In the last two years we have been taking a new direction and focused on improving our relations with the local community, especially Native Hawaiian communities. The State of Hawai‘i has created a new Mauna Kea Stewardship and Oversight Authority (MKSOA) that includes wide representation of stakeholders, including a representative of the Mauna Kea Observatories, representatives of Native Hawaiian communities and cultural practitioners. Our task in the coming months and years will be to work in a constructive way with MKSOA. 

Our Project Manager Fengchuan Liu moved to Hilo in June of 2021 and has been listening to both supporters and past opponents to build genuine trust. He is listening to learn how the science community can build long-term, genuine and respectful relationships with the indigenous people, culture, and lands. 

We are extremely fortunate to have Dr. Yuko Kakazu and Leinani Lozi joining our Education and Outreach team in Hilo. They are passionate about indigenous culture, working with the community, tutoring students, giving presentations on the wonders of astronomy, providing hands-on learning opportunities, and partnering with community organizations to create programs that broaden learning opportunities and career development for all children in Hawai‘i. Some of their recent activities were featured in a recent article in Physics Today headlined, “Giant telescopes take small but significant steps toward realization.”

 
We look forward to continuing our ascent, creating a model for astronomy that upholds the values of respect, collaboration, and inclusion. We understand that building relationships in Hawai‘i will take time. We remain grateful to our supporters and we welcome the opportunity to listen to others so we can become the best partner possible with communities in Hawai‘i. 
 

TECHNOLOGY THAT LEADS TO SCIENCE

Progress in understanding the Universe has its roots in improved technology of telescope and detectors. Over the past centuries, the diameter of the biggest telescopes has doubled about every 40 years. When I began as a graduate student at Caltech, the Palomar 200-inch (5 meters) that started operation about 1950 was in its prime, having succeeded the previous generation of large telescopes at Mount Wilson led by the 100-inch (2.5m) that George Ellery Hale had built in the first decades of the 20th century. In the 1990s, the Keck 10m telescopes pioneered segmented mirrors as a path forward to more powerful and sensitive telescopes and now it’s our turn to push the frontier yet further with the TMT that will operate in the 2030s. 
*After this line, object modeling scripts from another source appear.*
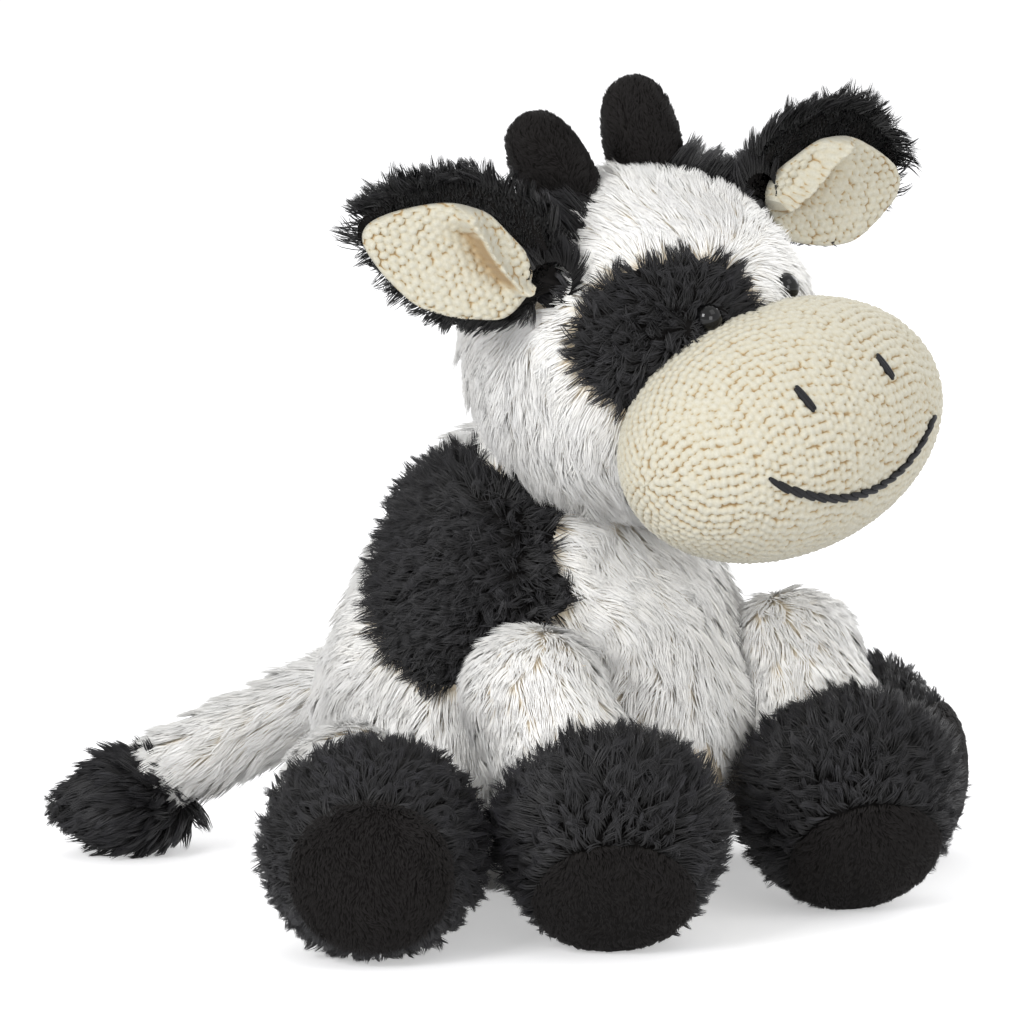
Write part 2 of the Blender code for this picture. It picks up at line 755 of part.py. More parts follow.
def make_muzzle():
    sizes = (MUZZLE_HALF_WIDTH, MUZZLE_HALF_LENGTH, MUZZLE_HALF_HEIGHT)
    form = ellipsoid(*sizes, HEAD_SEGMENTS, HEAD_RINGS)
    muzzle = put(add_object("muzzle", form, CREAM_KNIT), muzzle_matrix())
    reach = socket_radius(HEAD_RADIUS, HEAD_SEGMENTS, HEAD_RINGS)
    cut(muzzle, head_ball("muzzle_seat", reach))
    return muzzle


def thread(name, points, radius):
    """A stitched line: a round thread through the points."""
    curve = bpy.data.curves.new(name, "CURVE")
    curve.dimensions = "3D"
    curve.bevel_depth = radius
    curve.bevel_resolution = 1
    curve.use_fill_caps = True
    spline = curve.splines.new("POLY")
    spline.points.add(len(points) - 1)
    for target, point in zip(spline.points, points):
        target.co = (*point, 1.0)
    obj = bpy.data.objects.new(name, curve)
    PARTS.objects.link(obj)
    curve.materials.append(plush(name + "_" + BLACK_THREAD[0], *BLACK_THREAD[1:]))
    return put(obj, muzzle_matrix())


def make_mouth():
    points = []
    for step in range(MOUTH_POINTS):
        across = 2 * step / (MOUTH_POINTS - 1) - 1
        x = across * MOUTH_HALF_WIDTH
        z = -MOUTH_DROP + MOUTH_LIFT * across**2
        points.append(muzzle_point(x, z, MOUTH_THREAD_RADIUS + CLEARANCE))
    return thread("mouth_stitch", points, MOUTH_THREAD_RADIUS)


def make_nostril(side):
    points = []
    for along in (-1, 0, 1):
        x = side * (NOSTRIL_SPACING / 2 + along * NOSTRIL_LENGTH / 2 * math.sin(NOSTRIL_LEAN))
        z = NOSTRIL_RAISE + along * NOSTRIL_LENGTH / 2 * math.cos(NOSTRIL_LEAN)
        points.append(muzzle_point(x, z, NOSTRIL_RADIUS + CLEARANCE))
    return thread("nostril_stitch_" + side_name(side), points, NOSTRIL_RADIUS)


def ear_angles(side):
    if side == RIGHT:
        return RIGHT_EAR_BACK, RIGHT_EAR_UP
    return LEFT_EAR_BACK, LEFT_EAR_UP


def ear_matrix(side):
    """+X runs from the root to the tip and +Z is the side that shows the lining."""
    back, up = ear_angles(side)
    along = Vector(
        (side * math.cos(up) * math.cos(back), math.cos(up) * math.sin(back), math.sin(up))
    )
    along = head_matrix().to_3x3() @ along
    front = head_matrix().to_3x3() @ Vector((side * math.sin(back), -math.cos(back), 0))
    front = (front - along * front.dot(along)).normalized()
    across = front.cross(along)
    axes = Matrix((along, across, front)).transposed().to_4x4()
    return Matrix.Translation(ear_pivot(side)) @ axes


def flap_axis(side):
    """The line, front to back through the ear's root, that a positive turn lifts it about."""
    return head_matrix().to_3x3() @ Vector((0, -side, 0))


def ear_leaf(start, length, half_width, thickness, front):
    """One layer of the ear: flat where the two layers meet, domed on the other side."""
    bm = unit_ball(SMALL_SEGMENTS, SMALL_RINGS)
    for vert in bm.verts:
        vert.co = Vector((vert.co.z, vert.co.y, -vert.co.x))
        share = (vert.co.x + 1) / 2
        x = start + share * length
        y = vert.co.y * half_width * profile_at(EAR_WIDTH_SHARES, share)
        z = max(vert.co.z * front, 0.0) * thickness
        bend = EAR_CUP * (y / EAR_HALF_WIDTH) ** 2
        vert.co = Vector((x, y, front * (z + CLEARANCE / 2) + bend))
    bmesh.ops.recalc_face_normals(bm, faces=bm.faces)
    return bm


def make_ear(side):
    name = side_name(side)
    outer = ear_leaf(0.0, EAR_LENGTH, EAR_HALF_WIDTH, EAR_THICKNESS, -1)
    outer = put(add_object("ear_" + name, outer, BLACK_PLUSH), ear_matrix(side))
    root = ellipsoid(*(root_ball_radius(EAR_ROOT_RADIUS),) * 3, LIMB_SEGMENTS, LIMB_RINGS)
    root = put(add_object("ear_root_" + name, root, None), ear_matrix(side))
    boolean(outer, root, "UNION")
    lining = ear_leaf(LINING_START, LINING_LENGTH, LINING_HALF_WIDTH, LINING_THICKNESS, 1)
    lining = put(add_object("ear_lining_" + name, lining, CREAM_KNIT), ear_matrix(side))
    seat = (ear_pivot(side), EAR_ROOT_RADIUS, flap_axis(side), -EAR_FLAP, EAR_FLAP)
    make_room(outer, head_keepout, *seat)
    make_room(lining, head_keepout, *seat)
    carry(pivot_empty("ear_pivot_" + name, ear_pivot(side)), outer, lining)
    return outer, lining


def make_horn(side):
    out = Vector(
        (side * math.sin(HORN_OUT), math.sin(HORN_LEAN_BACK), math.cos(HORN_OUT))
    ).normalized()
    height = math.sqrt(HEAD_RADIUS**2 - (HORN_SPACING / 2) ** 2 - HORN_BACK**2)
    foot = Vector((side * HORN_SPACING / 2, HORN_BACK, height)) - out * HORN_SUNK
    form = swelling_form(
        HORN_LENGTH,
        HORN_RADIUS,
        HORN_RADIUS,
        HORN_RADIUS_SHARES,
        HORN_RADIUS_SHARES,
        SMALL_SEGMENTS,
        SMALL_RINGS,
    )
    horn = add_object("horn_" + side_name(side), form, BLACK_VELVET)
    put(horn, head_matrix() @ Matrix.Translation(foot) @ facing(out, (0, -1, 0)))
    reach = socket_radius(HEAD_RADIUS, HEAD_SEGMENTS, HEAD_RINGS)
    cut(horn, head_ball("horn_seat_" + side_name(side), reach))
    return horn


def foot_shape(grown):
    """A boot along +Z, heel at 0 and sole at the far end, with its instep lifted to +Y."""
    bm = swelling_form(
        FOOT_LENGTH,
        FOOT_HALF_WIDTH,
        FOOT_HALF_HEIGHT,
        FOOT_WIDTH_SHARES,
        FOOT_WIDTH_SHARES,
        FOOT_SEGMENTS,
        FOOT_RINGS,
    )
    for vert in bm.verts:
        vert.co.y += FOOT_INSTEP_LIFT * profile_at(FOOT_LIFT_SHARES, vert.co.z / FOOT_LENGTH)
        vert.co.z -= FOOT_LENGTH / 2
    return grow(bm, grown) if grown else bm


def make_foot(name, middle, toe_turn, toe_down, side, floor):
    """The boot and its sole, set on the floor and pointing along the toe angles."""
    toe = Vector(
        (
            side * math.sin(toe_turn) * math.cos(toe_down),
            -math.cos(toe_turn) * math.cos(toe_down),
            -math.sin(toe_down),
        )
    )
    place = Matrix.Translation(middle) @ facing(toe, (0, 0, 1))
    foot = put(add_object(name + "_foot_" + side_name(side), foot_shape(0.0), BLACK_PLUSH), place)
    settle(foot)
    place = foot.matrix_world.copy()
    sole = foot_shape(0.0)
    sole = put(add_object(name + "_sole_" + side_name(side), sole, BLACK_VELVET), place)
    plane = FOOT_LENGTH / 2 - SOLE_THICKNESS
    cut(foot, floor, block_above(foot.name + "_end", place, plane - CLEARANCE))
    keep_inside(sole, block_above(sole.name + "_start", place, plane))
    cut(sole, floor)
    grown = add_object(foot.name + "_grown", foot_shape(CLEARANCE), None)
    return foot, sole, put(grown, place)


def sleeve_shape(root_radius, end_radius, length):
    """A ball at the origin that draws in at its seam and runs on along +Z as a sleeve."""
    bm = unit_ball(LIMB_SEGMENTS, LIMB_RINGS)
    for vert in bm.verts:
        if vert.co.z <= 0:
            vert.co *= root_ball_radius(root_radius)
            continue
        angle = math.asin(min(vert.co.z, 1.0))
        share = angle / (math.pi / 2)
        level = max(math.cos(angle), CLEARANCE)
        seam_radius = SEAM_SHARE * root_radius
        radius = seam_radius + (end_radius - seam_radius) * share
        vert.co.x *= radius / level
        vert.co.y *= radius / level
        vert.co.z = share * length
    return bm


def raise_axis(reach):
    """The level line, square to a leg, about which a positive turn lifts its foot."""
    return reach.cross(Vector((0, 0, 1))).normalized()


def make_leg(name, side, root, root_radius, ankle_radius, leg_raise, foot_parts, floor):
    foot, sole, grown_foot = foot_parts
    reach = foot.matrix_world.translation - root
    sleeve = sleeve_shape(root_radius, ankle_radius, reach.length)
    leg = add_object(name + "_leg_" + side_name(side), sleeve, WHITE_PLUSH)
    put(leg, Matrix.Translation(root) @ facing(reach, (0, 0, 1)))
    make_room(leg, torso_keepout, root, root_radius, raise_axis(reach), 0, leg_raise)
    cut(leg, grown_foot, floor)
    carry(pivot_empty(name + "_pivot_" + side_name(side), root), leg, foot, sole)
    return leg


def make_front_leg(side, floor):
    if side == RIGHT:
        inward, turn = RIGHT_FRONT_FOOT_IN, RIGHT_FRONT_TOE_TURN
    else:
        inward, turn = LEFT_FRONT_FOOT_IN, LEFT_FRONT_TOE_TURN
    across = side * (TORSO_HALF_WIDTH - inward)
    back = TORSO_BACK - TORSO_HALF_DEPTH - FRONT_FOOT_AHEAD
    middle = world(across, back, FOOT_HALF_HEIGHT)
    foot_parts = make_foot("front", middle, turn, FRONT_TOE_DOWN, side, floor)
    sizes = (FRONT_ROOT_RADIUS, FRONT_ANKLE_RADIUS, FRONT_LEG_RAISE)
    make_leg("front", side, shoulder(side), *sizes, foot_parts, floor)


def make_hind_leg(side, floor):
    if side == RIGHT:
        outward, forward, turn = RIGHT_HIND_FOOT_OUT, RIGHT_HIND_FOOT_FORWARD, RIGHT_HIND_TOE_TURN
    else:
        outward, forward, turn = LEFT_HIND_FOOT_OUT, LEFT_HIND_FOOT_FORWARD, LEFT_HIND_TOE_TURN
    across = side * (TORSO_HALF_WIDTH + outward)
    middle = world(across, TORSO_BACK - forward, FOOT_HALF_HEIGHT)
    foot_parts = make_foot("hind", middle, turn, HIND_TOE_DOWN, side, floor)
    sizes = (HIND_ROOT_RADIUS, HIND_ANKLE_RADIUS, HIND_LEG_RAISE)
    make_leg("hind", side, hip(side), *sizes, foot_parts, floor)


def make_tail(floor):
    turn = Vector((-math.sin(TUFT_TURN), math.cos(TUFT_TURN), 0))
    back = TORSO_BACK + TORSO_HALF_DEPTH + TUFT_BEHIND
    start = world(-TUFT_SIDE, back, TUFT_HALF_HEIGHT) - turn * TUFT_LENGTH / 2

    def tuft_shape():
        return swelling_form(
            TUFT_LENGTH,
            TUFT_HALF_WIDTH,
            TUFT_HALF_HEIGHT,
            TUFT_WIDTH_SHARES,
            TUFT_WIDTH_SHARES,
            LIMB_SEGMENTS,
            LIMB_RINGS,
        )

    tuft = add_object("tail_tuft", tuft_shape(), BLACK_PLUSH)
    put(tuft, Matrix.Translation(start) @ facing(turn, (0, 0, 1)))
    settle(tuft)
    grown = put(
        add_object("tail_tuft_grown", grow(tuft_shape(), CLEARANCE), None),
        tuft.matrix_world.copy(),
    )
    cut(tuft, floor)
    root = tail_root()
    joint = tuft.matrix_world @ Vector((0, 0, TUFT_LENGTH / 4))
    reach = joint - root
    sleeve = sleeve_shape(TAIL_ROOT_RADIUS, TAIL_END_RADIUS, reach.length)
    tail = add_object("tail", sleeve, WHITE_PLUSH)
    put(tail, Matrix.Translation(root) @ facing(reach, (0, 0, 1)))
    up = Vector((0, 0, 1))
    make_room(tail, torso_keepout, root, TAIL_ROOT_RADIUS, up, -TAIL_WAG, TAIL_WAG)
    cut(tail, grown, floor)
    carry(pivot_empty("tail_pivot", root), tail, tuft)


def main():
    floor = make_floor()
    make_torso(floor)
    make_filling()
    make_neck()
    head_pieces = list(make_head())
    head_pieces.append(make_muzzle())
    head_pieces.append(make_mouth())
    for side in (RIGHT, LEFT):
        head_pieces.append(make_eye(side))
        head_pieces.append(make_washer(side))
        head_pieces.append(make_nostril(side))
        head_pieces.append(make_horn(side))
        make_ear(side)
        make_front_leg(side, floor)
        make_hind_leg(side, floor)
    carry(pivot_empty("head_pivot", head_centre()), *head_pieces)
    make_tail(floor)


main()
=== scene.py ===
"""Looks of the seated plush cow: skins, pile made of real strands, knitted relief and stitches.

Metres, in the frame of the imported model: +Z up, the cow faces -Y and its left is +X.
"""

import math

import bpy
import numpy as np
from mathutils import Matrix, Vector
from mathutils.kdtree import KDTree

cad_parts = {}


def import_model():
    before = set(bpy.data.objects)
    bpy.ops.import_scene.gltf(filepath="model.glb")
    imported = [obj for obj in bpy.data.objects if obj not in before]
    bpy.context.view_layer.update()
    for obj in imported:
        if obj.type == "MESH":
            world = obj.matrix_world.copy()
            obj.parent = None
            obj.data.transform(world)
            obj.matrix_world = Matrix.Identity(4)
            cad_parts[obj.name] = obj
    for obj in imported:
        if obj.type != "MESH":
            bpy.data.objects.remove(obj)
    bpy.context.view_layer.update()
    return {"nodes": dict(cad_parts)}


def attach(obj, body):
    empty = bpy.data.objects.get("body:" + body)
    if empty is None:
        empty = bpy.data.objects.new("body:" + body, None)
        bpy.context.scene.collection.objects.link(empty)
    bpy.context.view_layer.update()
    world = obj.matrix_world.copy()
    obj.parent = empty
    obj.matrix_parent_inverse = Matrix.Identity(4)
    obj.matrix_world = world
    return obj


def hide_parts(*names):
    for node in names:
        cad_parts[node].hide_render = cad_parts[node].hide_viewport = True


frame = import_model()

RIGHT, LEFT = -1, 1
UPWARD = (0, 0, 1)
MM = 0.001
PILE_SHARE = 1.0

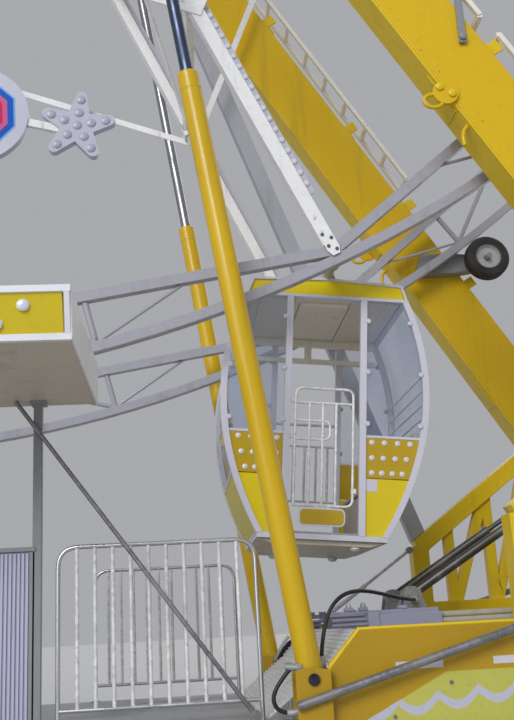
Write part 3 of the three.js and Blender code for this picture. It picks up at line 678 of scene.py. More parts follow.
# Tubes along the trailer's sides: round galvanised struts from the foot of each lift cylinder
# up towards the back, each held off its side panel by two pins.
FOOT_X, FOOT_Z, STRUT_RISE = 3.735, 1.192, 0.2739
strut_steel = galvanised("strut_steel", (0.24, 0.24, 0.26, 1), 0.7, 0.3)
struts = Form()
for out in (-1, 1):
    struts.tube([(FOOT_X, 1.545 * out, FOOT_Z), (8.0, 1.5 * out, 2.36)], 0.028, 20)
    for pin_x in (5.0, 6.35):
        pin_z = FOOT_Z + (pin_x - FOOT_X) * STRUT_RISE
        struts.pin(0.012, ((PANEL_FACE + 0.0004) * out, 1.58 * out), (pin_x, 0, pin_z), sides=10)
strut_piece = piece("side_struts", struts, strut_steel, "trailer", "galvanised_steel")
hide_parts("side_tube_front", "side_tube_back")


# Loading deck: aluminium tread plate with raised lozenges below the wheel, and a ramp of white
# ribbed plates between the lift cylinders, up to the machinery deck.
TREAD = (0.42, 0.43, 0.45, 1)
RIB_WHITE = (0.74, 0.74, 0.75, 1)
DECK_Z = 1.1005
RAMP_FOOT = (3.5605, DECK_Z)
RIB_STEP = 0.0335


def tread_plate():
    finish = Finish("tread_plate")
    x, y = finish.axis("X"), finish.axis("Y")
    first, second = (x + y) * 42.0, (x - y) * 42.0
    along = abs(first.maths("SINE", first)) * abs(second.maths("COSINE", second * 0.33))
    lozenge = along.above(0.72, 0.86) * abs(second.maths("SINE", second)).below(0.4, 0.6)
    worn = finish.noise(1.3, 5.0).above(0.4, 0.68)
    plated = finish.shaded(TREAD, 0.12, lozenge)
    finish.drive("Base Color", finish.mixed(worn * 0.5, plated, (0.2, 0.19, 0.175, 1)))
    finish.drive("Metallic", 0.85 - worn * 0.35)
    finish.drive("Roughness", 0.34 + worn * 0.3 - lozenge * 0.08)
    finish.bumped(lozenge, 0.002, 0.9)
    return finish.material


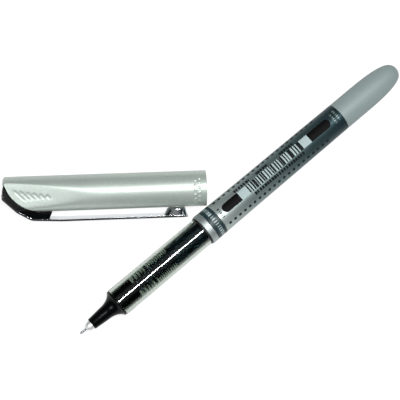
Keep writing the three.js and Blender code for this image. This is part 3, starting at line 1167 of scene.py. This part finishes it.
@dataclass
class RearBarrel:
    """The seal, the trim ring, the label band, the printed ink tank and the tail plug."""

    where: Placement
    inner_r: float = 4.11
    ring_start: float = 49.5
    band_start: float = 51.65
    start: float = 55.1
    end: float = 105.72
    front_r: float = 5.02
    rear_r: float = 4.63
    length: float = 130.0
    round_start: float = 113.0
    plug_start: float = 98.0
    plug_r: float = 3.84
    plug_bore_r: float = 3.1
    plug_bore_end: float = 118.0

    def collar(
        self, name: str, x: tuple[float, float], front_r: float, rear_r: float, edge: float
    ) -> bpy.types.Object:
        """Makes a ring with rounded edges.

        Args:
            name: the piece's name.
            x: where the ring starts and ends.
            front_r: radius at its front.
            rear_r: radius at its rear.
            edge: rounding of its edges.

        Returns:
            The ring.
        """
        outline = rounded(
            [
                (x[0], self.inner_r, 0),
                (x[0], front_r, edge),
                (x[1], rear_r, edge),
                (x[1], self.inner_r, 0),
                (x[0] + 0.2, self.inner_r, 0),
            ]
        )
        return loft(name, revolved(outline, 160), self.where, Ends.LOOP)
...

When you build a bigger telescope, you collect more light that is measured by the area of the mirror. That increases as the square of the diameter. Once you master the art of compensating for the wiggles of the Earth atmosphere through adaptive optics, the images produced by a telescope get sharper, making it easier to see detail and easier to detect a faint source. The area of the image gets better as the telescope grows larger, again by the square of the diameter. TMT partners have learned to do this at Keck and TMT is going to have an adaptive optics system when the TMT first comes into operation. TMT is 3 times the diameter of Keck, so putting together the increase in area and the sharper images means TMT will have an advantage of 3 x 3 x 3 x 3 = 81 for some kinds of observations. We’ve all been amazed by the improvements that JWST has brought compared to the Hubble Space Telescope through its improved resolution. TMT is over 12 times as large as the James Webb Space Telescope, so in situations where light collecting power and pin-point images matter, TMT will be able to extend beyond JWST’s astonishing discoveries.

Our own scientific community in the TMT partnership has generated many ideas for using the TMT on some of the most interesting problems in all of science. Astronomers have shown that the ordinary material of the world around us, made up of the familiar elements of the periodic table like hydrogen and helium and oxygen and carbon and nitrogen, is a small part of the matter and energy in the Universe. In fact, ordinary matter only makes up about 5%. The other 95% is made of dark matter (whose nature we do not know) and the mysterious dark energy (whose nature we do not know) that is making cosmic expansion accelerate. Observations with TMT can help us with these mysteries, providing clues from the motions of stars we can see to and the warping effects of gravity on distant galaxies to learn more about the invisible material that governs these effects. We will peer deeply into our own galaxy and observe other galaxies going back to the very first galaxies to form to study how galaxies, stars, and planets form. We will understand how we got here and what the past and future of the Galaxy and the universe likely are. 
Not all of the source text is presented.